The emblem of Isshinryu no Megami was drawn from Shimabuku's description by Shosu Nakamine, Eiko Kaneshi's uncle, and was chosen to be the symbol for Isshin-ryū karate.

During his career, Shimabuku changed his name to “Tatsuo,” meaning “Dragon Man.” Whenever asked about this change, Shimabuku would reply that “Tatsuo” was his professional karate name. He also was given the nickname, “Sun nu su”, by the mayor of Kyan (Chan) Village. Sun nu su was a name of a dance that was created by Shimabuku's grandfather.

===Teaching years===
In 1955, the Third Marine Division of the U.S. Marine Corps was stationed on Okinawa, and the Marine Corps chose Shimabuku to provide instruction to Marines on the island. As a result of his instruction, Isshin-ryū was spread throughout the United States by returning Marines. The karate that the Marines brought back to dojos in the United States was a blend of what Shimabuku considered the best of the karate systems.

The first of the Marines to bring Isshin-ryū karate to the United States were Don Nagle and Harold Long. Nagle opened his dojo outside Camp Lejeune, North Carolina in late 1957, while Harold Long's first dojo was in his backyard at Twenty-Nine Palms, California in late 1958. Upon their discharge from service, Nagle moved to Jersey City, New Jersey, and opened the first Isshin-ryū dojo in the Northeast. Harold Long returned home to Knoxville, Tennessee, and opened his first dojo at the Marine Reserve Training Center.

Returning later were Harold Mitchum, Sherman Harill, Steve Armstrong, Ed Johnson, Walter Van Gilson, Clarence Ewing, George Breed, Jim Advincula, Bill Gardo, and Harry Smith and others. George Breed began teaching Isshin-ryū Karate in Atlanta, Georgia, in 1961, and then, in Gainesville, Florida, from 1966 to 1969. He remained independent of the Association. In 1960, the Okinawan-American Karate Association was formed, with Harold Mitchum as the association's first president. The name of the association was changed to the American-Okinawan Karate Association due to an error at the print shop.

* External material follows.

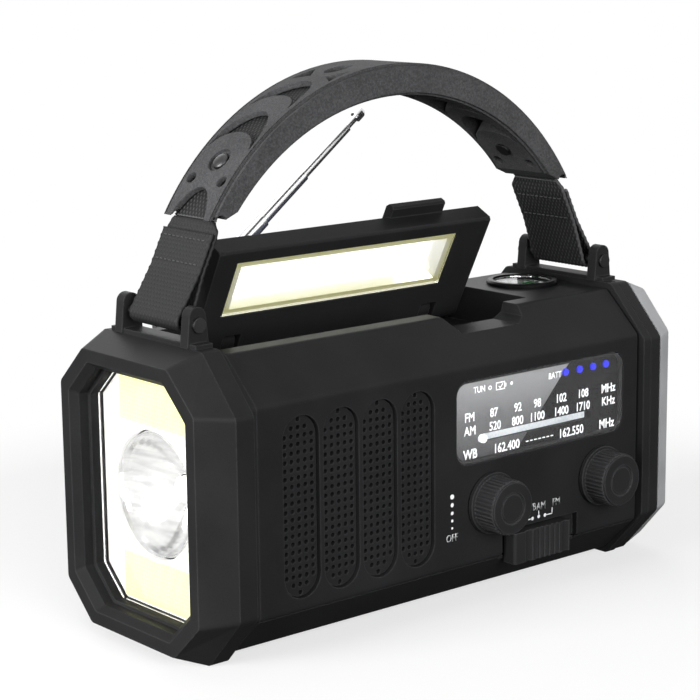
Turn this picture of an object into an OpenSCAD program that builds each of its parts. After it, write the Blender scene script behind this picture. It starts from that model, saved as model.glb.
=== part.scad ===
// Emergency radio with a flashlight head, a hinged lamp lid, a strap handle and a hand crank.
// Millimetres. X runs along the body with the flashlight at -X, the dial faces -Y, Z is up.

/* [Body] */
// Length over the flashlight bezel and the end cap
body_len = 200; // [198:1:203]
// Depth of the housing, front face to rear face
body_depth = 78; // [76:1:80]
// Height of the housing's flat top above the ground
body_top = 94; // [94:1:96]
// Height of the seam between the upper case and the base
seam_z = 15; // [14:0.5:15.5]
// Thickness of the moulded walls
wall = 2.4; // [2.2:0.1:2.6]
// Fillet on the long edges of the housing
edge_r = 2.4; // [1:0.2:3]

/* [Controls] */
// Radius of the two knobs
knob_r = 9; // [8.4:0.1:9.4]
// How far the knobs stand out of the front face
knob_out = 10.5; // [9:0.5:12]
// Number of knurls round a knob
knurls = 40; // [24:1:48]
// Radius of one hole in the speaker grille
grille_hole_r = 0.75; // [0.6:0.05:0.8]
// Distance between grille holes
grille_pitch = 2.55; // [2.5:0.05:2.6]

/* [Lid] */
// Angle the lid stands open at
lid_angle = 63; // [55:1:70]
// Distance from the hinge axis to the lid's front edge
lid_reach = 38; // [37:0.5:38.5]
// Thickness of the lid
lid_t = 11; // [10:0.5:11]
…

Shimabuku made only two trips to the United States to visit his many military students. The first, was to Pittsburgh, Pennsylvania, in 1964 from September to late November, sponsored by James Morabeto and William Duessel. During his 1966 trip, he visited Steve Armstrong in Tacoma, Washington, Harold Long in Knoxville, Tennessee, Donald Nagle in Jersey City, New Jersey, and Harry Acklin in Cleveland, Ohio. Armstrong, Long, and Nagle were promoted to the rank of Hachi-Dan (Eighth Degree) during this visit, and each of these men became a driving force in the promotion and spread of Isshin-ryū karate in the United States. Shimabuku was known to not enjoy traveling far from home. Any further visits representing him were conducted by his student and son-in-law, Angi Uezu.

Another important event took place during this trip. While visiting the dojo of Steve Armstrong (1966), Shimabuku was filmed performing all 14 Isshin-ryu kata as well as some basic exercise and self-defense techniques. Copies of this film were circulated among the top instructors. It is believed that Shimabuku did not want to be filmed, and that the recording does not represent a true expression of the various kata.

Shimabuku continued teaching at his dojo in Agena until his retirement in early 1972. He passed his legacy over to his son, Kichiro Shimabukuro; Eiko Kaneshi was also considered for this honor.

==Death==

Shimabuku died from a stroke at his home in the village of Agena on May 30, 1975, at the age of 66.

==Modifications from traditional forms==

Some of his modifications to karate are:
- The Sunsu kata: a kata exclusive to Isshin-ryu, Sunsu consists mostly of techniques from other kata that Tatsuo found useful and important.
- Reversing the Naihanchi kata, going left first, rather than right. NOTE: The Tomari Naihanchi starts in this fashion so Tatsuo did not change this.

==Legacy==
In 1980, Shimabuku was the first person inducted into the International Isshin-ryu Karate Association's Isshin-ryū Hall of Fame.